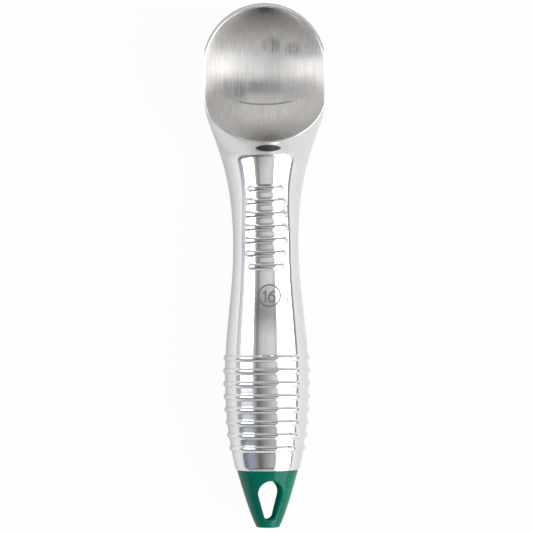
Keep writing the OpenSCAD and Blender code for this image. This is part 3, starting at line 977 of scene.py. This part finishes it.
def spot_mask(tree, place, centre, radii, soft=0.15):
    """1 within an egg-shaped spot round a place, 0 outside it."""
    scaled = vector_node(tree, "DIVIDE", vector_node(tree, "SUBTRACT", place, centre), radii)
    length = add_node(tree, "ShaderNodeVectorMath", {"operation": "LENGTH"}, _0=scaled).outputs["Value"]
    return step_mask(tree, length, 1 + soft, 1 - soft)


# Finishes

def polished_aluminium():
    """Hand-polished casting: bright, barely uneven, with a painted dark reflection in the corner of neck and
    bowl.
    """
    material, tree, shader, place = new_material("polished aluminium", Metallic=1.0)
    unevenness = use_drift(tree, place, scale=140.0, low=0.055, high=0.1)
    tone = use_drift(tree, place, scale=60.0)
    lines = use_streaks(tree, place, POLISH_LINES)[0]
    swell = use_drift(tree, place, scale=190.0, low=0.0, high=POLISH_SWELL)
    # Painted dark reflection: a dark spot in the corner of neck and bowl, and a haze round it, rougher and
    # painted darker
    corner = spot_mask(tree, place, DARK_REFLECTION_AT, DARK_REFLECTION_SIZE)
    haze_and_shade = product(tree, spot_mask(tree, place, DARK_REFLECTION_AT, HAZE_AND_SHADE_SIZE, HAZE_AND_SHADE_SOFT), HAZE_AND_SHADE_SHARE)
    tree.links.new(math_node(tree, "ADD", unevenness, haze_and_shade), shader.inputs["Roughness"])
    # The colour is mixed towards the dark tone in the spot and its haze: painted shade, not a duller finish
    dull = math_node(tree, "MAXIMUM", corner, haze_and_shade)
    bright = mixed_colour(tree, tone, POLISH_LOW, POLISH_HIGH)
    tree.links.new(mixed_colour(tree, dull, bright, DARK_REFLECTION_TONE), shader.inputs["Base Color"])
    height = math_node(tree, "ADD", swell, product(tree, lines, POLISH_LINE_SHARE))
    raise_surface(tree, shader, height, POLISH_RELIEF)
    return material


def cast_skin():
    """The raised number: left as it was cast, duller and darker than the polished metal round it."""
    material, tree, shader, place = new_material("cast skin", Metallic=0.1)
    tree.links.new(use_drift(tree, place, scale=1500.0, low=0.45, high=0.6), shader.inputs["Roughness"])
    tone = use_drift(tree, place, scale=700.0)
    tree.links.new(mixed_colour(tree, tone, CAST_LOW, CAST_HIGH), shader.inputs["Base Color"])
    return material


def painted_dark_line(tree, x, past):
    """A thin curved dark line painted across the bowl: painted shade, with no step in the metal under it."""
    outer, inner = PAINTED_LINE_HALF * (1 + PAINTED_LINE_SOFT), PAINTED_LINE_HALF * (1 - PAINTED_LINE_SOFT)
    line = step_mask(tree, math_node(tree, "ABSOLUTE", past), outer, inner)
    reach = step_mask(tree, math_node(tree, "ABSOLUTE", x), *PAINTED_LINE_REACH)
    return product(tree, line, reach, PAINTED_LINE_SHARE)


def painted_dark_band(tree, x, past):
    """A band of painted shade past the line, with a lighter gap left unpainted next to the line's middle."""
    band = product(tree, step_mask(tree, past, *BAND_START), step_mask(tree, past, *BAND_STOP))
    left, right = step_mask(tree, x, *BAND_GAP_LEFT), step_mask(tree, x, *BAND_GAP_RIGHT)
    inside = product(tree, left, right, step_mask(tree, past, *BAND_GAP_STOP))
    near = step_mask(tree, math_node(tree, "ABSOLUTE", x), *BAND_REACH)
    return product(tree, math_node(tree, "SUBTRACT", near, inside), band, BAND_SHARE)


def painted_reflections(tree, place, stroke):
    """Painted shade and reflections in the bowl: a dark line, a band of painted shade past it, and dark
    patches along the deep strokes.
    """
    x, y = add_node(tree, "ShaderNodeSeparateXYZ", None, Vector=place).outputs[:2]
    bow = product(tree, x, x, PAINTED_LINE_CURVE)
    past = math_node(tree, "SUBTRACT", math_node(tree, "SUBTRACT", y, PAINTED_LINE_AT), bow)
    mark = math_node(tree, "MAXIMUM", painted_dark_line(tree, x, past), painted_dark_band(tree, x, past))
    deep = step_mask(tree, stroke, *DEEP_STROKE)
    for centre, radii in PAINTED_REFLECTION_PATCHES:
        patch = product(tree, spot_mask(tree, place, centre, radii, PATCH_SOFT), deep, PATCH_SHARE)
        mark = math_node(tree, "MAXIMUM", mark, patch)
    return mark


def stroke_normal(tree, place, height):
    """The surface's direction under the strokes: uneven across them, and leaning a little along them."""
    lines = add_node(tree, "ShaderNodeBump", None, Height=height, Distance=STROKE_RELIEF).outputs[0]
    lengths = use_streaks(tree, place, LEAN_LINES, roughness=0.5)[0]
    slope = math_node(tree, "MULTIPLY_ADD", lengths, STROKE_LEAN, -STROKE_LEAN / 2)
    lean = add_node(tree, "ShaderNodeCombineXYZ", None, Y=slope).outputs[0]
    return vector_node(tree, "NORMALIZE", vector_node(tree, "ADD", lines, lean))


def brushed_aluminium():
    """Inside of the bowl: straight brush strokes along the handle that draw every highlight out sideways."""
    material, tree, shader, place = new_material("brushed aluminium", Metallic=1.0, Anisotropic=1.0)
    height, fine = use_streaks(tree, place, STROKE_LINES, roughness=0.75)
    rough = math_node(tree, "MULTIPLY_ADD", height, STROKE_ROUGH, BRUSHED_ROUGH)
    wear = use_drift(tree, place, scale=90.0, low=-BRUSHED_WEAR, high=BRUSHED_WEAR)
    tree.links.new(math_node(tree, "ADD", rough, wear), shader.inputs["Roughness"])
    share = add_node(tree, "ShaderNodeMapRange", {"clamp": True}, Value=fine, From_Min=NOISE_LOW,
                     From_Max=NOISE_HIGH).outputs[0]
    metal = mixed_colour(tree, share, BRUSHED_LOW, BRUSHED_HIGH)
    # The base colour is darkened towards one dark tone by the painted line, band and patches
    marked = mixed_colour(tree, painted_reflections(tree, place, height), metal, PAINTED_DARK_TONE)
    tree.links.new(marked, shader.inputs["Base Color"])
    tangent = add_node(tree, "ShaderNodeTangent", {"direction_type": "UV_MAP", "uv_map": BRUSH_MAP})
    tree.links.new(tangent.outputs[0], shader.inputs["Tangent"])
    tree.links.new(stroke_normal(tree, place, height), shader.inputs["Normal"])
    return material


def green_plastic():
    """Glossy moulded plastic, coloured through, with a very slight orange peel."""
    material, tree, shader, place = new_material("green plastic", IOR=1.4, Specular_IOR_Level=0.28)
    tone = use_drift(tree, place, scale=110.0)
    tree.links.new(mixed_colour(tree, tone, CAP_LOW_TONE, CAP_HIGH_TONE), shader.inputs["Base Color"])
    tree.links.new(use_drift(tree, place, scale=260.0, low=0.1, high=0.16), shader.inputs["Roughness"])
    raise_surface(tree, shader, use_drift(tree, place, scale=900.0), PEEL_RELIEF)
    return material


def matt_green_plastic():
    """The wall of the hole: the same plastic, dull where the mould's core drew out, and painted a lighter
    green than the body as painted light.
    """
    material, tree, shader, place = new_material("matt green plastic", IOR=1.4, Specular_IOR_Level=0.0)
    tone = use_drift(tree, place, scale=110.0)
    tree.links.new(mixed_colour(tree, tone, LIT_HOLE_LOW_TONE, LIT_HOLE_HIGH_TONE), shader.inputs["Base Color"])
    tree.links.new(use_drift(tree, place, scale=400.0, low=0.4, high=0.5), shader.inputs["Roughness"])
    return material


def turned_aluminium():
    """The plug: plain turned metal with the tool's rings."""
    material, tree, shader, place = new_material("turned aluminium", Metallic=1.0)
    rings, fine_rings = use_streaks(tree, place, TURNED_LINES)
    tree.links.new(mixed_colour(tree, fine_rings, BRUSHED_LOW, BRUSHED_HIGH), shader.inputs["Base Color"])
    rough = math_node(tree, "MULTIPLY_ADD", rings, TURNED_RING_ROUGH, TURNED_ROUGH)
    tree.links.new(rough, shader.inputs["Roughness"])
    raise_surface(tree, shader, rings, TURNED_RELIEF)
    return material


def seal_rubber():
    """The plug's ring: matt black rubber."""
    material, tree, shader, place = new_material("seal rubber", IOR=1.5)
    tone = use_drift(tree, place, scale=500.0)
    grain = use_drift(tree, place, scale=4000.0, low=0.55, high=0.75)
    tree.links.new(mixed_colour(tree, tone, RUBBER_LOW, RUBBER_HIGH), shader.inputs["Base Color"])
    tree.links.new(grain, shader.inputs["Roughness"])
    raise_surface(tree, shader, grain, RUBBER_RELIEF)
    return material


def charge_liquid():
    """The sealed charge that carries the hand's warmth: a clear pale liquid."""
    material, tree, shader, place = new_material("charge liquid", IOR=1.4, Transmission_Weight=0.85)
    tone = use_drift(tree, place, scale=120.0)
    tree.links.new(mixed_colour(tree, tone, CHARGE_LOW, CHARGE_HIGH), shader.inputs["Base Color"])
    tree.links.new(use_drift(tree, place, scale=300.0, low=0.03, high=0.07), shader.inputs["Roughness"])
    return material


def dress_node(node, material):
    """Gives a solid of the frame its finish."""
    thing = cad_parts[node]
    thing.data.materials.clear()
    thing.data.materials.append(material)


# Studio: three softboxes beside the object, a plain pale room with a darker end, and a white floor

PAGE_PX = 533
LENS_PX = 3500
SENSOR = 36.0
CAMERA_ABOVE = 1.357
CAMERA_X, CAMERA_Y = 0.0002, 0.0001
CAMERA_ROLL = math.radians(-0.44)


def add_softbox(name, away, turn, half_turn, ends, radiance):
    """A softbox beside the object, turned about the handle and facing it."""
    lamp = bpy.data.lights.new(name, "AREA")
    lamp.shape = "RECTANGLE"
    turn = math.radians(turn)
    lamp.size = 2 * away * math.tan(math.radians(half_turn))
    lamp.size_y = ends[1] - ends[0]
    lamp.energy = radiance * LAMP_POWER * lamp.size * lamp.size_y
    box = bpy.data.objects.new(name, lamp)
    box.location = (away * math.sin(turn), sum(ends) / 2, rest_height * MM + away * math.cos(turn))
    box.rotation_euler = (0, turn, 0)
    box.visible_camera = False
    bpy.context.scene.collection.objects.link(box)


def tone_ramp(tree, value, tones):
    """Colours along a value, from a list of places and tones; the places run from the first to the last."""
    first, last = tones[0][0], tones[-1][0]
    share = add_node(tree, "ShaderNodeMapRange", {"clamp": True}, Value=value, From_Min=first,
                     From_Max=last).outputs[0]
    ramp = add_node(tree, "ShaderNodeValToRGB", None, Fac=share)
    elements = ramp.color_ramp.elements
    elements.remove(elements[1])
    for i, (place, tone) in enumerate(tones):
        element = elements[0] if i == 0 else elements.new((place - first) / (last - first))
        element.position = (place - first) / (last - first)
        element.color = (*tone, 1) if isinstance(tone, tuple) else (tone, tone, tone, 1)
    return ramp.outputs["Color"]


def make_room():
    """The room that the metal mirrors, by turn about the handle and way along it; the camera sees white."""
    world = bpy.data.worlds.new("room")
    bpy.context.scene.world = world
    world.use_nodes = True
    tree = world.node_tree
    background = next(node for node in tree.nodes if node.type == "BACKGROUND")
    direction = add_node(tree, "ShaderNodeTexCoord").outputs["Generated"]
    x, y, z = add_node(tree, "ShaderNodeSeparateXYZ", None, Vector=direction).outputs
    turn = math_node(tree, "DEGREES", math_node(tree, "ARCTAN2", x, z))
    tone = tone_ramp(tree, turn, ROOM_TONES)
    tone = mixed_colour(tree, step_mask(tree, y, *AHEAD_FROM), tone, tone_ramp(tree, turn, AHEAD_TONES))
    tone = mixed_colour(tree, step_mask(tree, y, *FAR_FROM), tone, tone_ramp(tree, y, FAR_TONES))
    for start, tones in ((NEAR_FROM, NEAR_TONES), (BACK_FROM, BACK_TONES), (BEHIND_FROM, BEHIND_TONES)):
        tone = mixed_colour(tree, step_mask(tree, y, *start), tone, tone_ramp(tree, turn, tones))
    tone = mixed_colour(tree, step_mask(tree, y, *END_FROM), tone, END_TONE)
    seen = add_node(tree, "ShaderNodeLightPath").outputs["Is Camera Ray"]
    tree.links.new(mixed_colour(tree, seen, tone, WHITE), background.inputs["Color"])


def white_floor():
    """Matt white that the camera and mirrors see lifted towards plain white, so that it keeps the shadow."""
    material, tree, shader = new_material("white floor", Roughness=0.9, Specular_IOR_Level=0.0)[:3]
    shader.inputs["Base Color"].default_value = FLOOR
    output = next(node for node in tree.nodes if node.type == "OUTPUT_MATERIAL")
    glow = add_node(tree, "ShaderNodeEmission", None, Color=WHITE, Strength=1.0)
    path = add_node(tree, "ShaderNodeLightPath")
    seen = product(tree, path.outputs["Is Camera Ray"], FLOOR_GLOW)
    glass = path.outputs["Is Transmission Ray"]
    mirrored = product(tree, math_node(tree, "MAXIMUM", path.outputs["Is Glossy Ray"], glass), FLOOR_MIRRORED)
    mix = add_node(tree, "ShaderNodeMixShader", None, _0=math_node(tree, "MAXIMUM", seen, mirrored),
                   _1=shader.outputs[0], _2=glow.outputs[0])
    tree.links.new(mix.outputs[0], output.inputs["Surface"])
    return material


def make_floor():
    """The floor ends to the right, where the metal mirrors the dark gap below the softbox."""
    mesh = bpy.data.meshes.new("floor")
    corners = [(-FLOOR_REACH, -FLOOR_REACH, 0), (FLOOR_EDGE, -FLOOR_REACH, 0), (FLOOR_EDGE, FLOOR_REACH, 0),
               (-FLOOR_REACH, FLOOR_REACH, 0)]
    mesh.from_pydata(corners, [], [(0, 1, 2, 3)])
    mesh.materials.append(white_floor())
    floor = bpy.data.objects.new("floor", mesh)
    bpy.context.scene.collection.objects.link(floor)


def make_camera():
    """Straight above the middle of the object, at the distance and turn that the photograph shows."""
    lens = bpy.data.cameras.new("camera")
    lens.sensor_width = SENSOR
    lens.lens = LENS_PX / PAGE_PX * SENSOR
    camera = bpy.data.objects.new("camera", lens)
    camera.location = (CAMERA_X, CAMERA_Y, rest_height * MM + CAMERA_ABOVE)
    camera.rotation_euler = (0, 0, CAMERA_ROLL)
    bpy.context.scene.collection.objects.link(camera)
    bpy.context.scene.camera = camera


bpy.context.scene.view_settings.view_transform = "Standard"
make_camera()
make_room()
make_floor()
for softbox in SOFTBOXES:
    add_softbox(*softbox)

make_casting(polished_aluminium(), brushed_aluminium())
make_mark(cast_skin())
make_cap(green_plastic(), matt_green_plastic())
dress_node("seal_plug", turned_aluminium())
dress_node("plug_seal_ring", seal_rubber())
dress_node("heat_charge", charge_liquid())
────────────────────
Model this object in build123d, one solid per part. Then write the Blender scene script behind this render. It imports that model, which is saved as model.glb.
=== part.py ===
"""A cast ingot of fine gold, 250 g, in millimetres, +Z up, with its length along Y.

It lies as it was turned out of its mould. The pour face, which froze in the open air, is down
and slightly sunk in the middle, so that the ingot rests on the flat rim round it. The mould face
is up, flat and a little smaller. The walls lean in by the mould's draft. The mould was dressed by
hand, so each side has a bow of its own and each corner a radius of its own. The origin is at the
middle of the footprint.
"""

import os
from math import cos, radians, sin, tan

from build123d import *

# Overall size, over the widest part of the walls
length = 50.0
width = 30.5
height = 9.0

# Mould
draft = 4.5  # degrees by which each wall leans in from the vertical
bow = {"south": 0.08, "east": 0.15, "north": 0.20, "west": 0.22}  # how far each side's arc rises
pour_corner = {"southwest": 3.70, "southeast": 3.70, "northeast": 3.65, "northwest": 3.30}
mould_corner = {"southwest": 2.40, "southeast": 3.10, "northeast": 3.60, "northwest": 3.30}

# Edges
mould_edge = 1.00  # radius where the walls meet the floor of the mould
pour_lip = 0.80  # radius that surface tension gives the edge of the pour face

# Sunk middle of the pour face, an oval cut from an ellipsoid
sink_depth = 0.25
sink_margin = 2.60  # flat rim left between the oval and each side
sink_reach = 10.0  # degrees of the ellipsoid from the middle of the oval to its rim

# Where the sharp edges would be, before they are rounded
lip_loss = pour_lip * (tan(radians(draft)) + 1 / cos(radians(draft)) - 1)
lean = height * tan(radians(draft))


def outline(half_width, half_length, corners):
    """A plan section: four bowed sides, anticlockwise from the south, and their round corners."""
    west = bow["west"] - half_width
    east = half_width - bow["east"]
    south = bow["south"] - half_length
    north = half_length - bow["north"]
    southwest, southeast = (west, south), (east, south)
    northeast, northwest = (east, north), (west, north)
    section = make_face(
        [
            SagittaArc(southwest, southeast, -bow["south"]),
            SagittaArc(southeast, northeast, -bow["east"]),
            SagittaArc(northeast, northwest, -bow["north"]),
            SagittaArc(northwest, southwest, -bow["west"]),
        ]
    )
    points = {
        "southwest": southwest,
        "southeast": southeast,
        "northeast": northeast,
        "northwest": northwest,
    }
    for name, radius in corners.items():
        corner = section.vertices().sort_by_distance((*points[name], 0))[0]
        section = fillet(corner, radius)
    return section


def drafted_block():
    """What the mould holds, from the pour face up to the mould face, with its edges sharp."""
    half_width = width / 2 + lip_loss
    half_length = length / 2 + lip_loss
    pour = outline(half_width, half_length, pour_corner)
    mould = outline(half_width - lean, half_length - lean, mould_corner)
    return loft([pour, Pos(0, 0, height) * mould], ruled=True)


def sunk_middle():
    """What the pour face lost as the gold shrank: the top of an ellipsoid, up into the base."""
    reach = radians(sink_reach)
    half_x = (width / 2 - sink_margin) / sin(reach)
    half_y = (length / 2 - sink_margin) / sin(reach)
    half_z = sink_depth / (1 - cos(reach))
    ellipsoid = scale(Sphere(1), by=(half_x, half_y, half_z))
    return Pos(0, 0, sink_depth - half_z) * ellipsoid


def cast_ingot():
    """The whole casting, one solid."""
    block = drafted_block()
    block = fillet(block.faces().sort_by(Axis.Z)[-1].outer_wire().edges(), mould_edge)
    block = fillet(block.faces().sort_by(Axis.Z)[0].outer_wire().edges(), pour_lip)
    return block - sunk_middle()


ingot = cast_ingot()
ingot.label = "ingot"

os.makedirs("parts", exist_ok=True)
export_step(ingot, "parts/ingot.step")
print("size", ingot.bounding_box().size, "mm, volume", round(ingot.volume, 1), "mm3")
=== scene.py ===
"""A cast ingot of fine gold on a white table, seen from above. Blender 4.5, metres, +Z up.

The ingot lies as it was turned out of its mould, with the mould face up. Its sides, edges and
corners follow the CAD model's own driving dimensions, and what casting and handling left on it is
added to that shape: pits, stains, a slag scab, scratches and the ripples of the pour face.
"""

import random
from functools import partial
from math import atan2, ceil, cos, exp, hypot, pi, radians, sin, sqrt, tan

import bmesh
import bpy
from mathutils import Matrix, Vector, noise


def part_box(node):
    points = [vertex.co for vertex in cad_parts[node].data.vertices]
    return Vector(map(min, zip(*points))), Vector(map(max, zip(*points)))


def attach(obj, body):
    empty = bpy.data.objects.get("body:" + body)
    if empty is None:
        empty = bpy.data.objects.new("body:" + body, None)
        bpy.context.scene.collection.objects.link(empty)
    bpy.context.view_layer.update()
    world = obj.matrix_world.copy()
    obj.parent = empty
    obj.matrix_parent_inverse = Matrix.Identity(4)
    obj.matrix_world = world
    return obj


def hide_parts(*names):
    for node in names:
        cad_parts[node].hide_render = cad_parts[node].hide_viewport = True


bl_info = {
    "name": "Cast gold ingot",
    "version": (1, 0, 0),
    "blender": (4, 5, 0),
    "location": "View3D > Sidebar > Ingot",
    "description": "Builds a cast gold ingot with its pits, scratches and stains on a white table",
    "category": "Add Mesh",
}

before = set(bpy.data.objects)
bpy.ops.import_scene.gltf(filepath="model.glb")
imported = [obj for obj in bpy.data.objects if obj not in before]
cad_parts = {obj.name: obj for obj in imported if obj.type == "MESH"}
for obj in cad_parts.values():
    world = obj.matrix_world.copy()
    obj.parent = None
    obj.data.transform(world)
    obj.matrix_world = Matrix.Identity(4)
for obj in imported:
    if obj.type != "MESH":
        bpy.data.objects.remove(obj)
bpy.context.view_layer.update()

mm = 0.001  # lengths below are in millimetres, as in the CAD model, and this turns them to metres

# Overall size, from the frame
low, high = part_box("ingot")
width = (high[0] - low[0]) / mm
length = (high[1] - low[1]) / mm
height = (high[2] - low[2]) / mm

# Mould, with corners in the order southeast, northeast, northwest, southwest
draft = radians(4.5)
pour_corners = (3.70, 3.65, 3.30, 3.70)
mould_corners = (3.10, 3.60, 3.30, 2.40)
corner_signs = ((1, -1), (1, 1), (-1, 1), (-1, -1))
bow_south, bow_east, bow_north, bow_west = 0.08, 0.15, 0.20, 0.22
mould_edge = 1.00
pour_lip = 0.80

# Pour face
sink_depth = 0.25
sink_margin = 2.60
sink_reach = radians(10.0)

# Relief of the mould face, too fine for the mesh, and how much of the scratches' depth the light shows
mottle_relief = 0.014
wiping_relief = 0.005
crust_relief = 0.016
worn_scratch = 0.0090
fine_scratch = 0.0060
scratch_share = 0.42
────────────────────
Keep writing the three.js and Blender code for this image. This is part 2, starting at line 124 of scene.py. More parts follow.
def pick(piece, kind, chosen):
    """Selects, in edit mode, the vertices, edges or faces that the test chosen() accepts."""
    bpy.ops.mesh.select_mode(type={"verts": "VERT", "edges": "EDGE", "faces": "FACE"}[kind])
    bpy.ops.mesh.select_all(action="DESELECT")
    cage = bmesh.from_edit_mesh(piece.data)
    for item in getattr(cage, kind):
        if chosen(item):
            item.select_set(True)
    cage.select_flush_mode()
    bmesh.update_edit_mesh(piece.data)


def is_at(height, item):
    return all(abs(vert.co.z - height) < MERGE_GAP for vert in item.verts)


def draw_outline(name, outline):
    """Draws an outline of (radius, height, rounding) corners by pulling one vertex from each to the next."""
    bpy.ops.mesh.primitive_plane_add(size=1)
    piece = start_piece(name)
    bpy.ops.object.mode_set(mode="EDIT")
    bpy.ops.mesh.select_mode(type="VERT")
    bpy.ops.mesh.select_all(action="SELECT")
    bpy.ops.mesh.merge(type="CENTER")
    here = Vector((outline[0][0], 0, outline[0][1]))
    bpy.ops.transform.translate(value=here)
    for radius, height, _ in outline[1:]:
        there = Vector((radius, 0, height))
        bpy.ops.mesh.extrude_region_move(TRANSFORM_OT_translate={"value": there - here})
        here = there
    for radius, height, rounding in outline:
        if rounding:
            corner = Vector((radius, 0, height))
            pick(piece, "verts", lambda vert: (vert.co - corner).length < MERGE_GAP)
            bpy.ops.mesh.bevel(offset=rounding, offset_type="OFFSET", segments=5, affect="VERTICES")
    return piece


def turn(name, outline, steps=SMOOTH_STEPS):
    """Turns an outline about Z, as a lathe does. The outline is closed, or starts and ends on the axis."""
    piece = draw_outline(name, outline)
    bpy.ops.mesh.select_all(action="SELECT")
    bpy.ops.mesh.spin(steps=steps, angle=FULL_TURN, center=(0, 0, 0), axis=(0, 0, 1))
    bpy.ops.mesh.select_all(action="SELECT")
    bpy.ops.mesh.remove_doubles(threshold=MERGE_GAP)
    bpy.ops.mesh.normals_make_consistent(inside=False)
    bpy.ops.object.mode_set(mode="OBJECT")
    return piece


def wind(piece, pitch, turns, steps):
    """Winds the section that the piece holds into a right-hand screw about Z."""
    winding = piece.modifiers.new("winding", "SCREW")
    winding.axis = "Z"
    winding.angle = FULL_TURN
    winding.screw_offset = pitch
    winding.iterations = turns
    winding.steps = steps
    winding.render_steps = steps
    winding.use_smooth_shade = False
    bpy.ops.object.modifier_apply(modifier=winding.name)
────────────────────
*TASK OBJECTIVE*
Exactly and only the lines from the line with "ingot = cast_ingot()" to the line with "if empty is", both included, are to be printed.

*PROBLEM SOLUTION*
ingot = cast_ingot()
ingot.label = "ingot"

os.makedirs("parts", exist_ok=True)
export_step(ingot, "parts/ingot.step")
print("size", ingot.bounding_box().size, "mm, volume", round(ingot.volume, 1), "mm3")
=== scene.py ===
"""A cast ingot of fine gold on a white table, seen from above. Blender 4.5, metres, +Z up.

The ingot lies as it was turned out of its mould, with the mould face up. Its sides, edges and
corners follow the CAD model's own driving dimensions, and what casting and handling left on it is
added to that shape: pits, stains, a slag scab, scratches and the ripples of the pour face.
"""

import random
from functools import partial
from math import atan2, ceil, cos, exp, hypot, pi, radians, sin, sqrt, tan

import bmesh
import bpy
from mathutils import Matrix, Vector, noise


def part_box(node):
    points = [vertex.co for vertex in cad_parts[node].data.vertices]
    return Vector(map(min, zip(*points))), Vector(map(max, zip(*points)))


def attach(obj, body):
    empty = bpy.data.objects.get("body:" + body)
    if empty is None:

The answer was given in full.